You've probably seen the little c symbol wrapped in a circle – © – on various documents, artwork, photos – even musical scores. It means that someone has formally registered his or her copyright, which is one's claim to having created the work. The copyright-holder asserts the exclusive right to distribute, sell, make copies of, or perform this work.

Technically you don't need the copyright symbol. Your original work is copyrighted the moment it's finished in permanent form. But to have a prayer of preventing others from, in effect, stealing your work, you must formally register it at the U.S. Library of Congress.

That little c and all it stands for were hard enough for the average person to understand. Now along comes a whole array of new terms and symbols.

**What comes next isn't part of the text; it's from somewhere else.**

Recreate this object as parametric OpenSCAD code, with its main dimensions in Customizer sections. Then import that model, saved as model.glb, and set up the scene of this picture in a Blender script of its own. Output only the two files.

One is not a single c but two: cc. The letters stand for creative commons, which is a free license, registered through a San Francisco nonprofit corporation. Creative commons usually means that the author grants permission to others to copy the work at no charge. Sometimes there's a stipulation that the author be credited, or that it not be used for commercial purposes.

That's the meaning of another new copyright symbol: a dollar sign with a slash through it.

And there's one more mark that researchers love. It's the letters PD, and it means that the creator puts the work entirely in the public domain. Anyone, anywhere, is free to use it in any way.

As you might guess, there aren't as many PDs as there are c's and cc's around!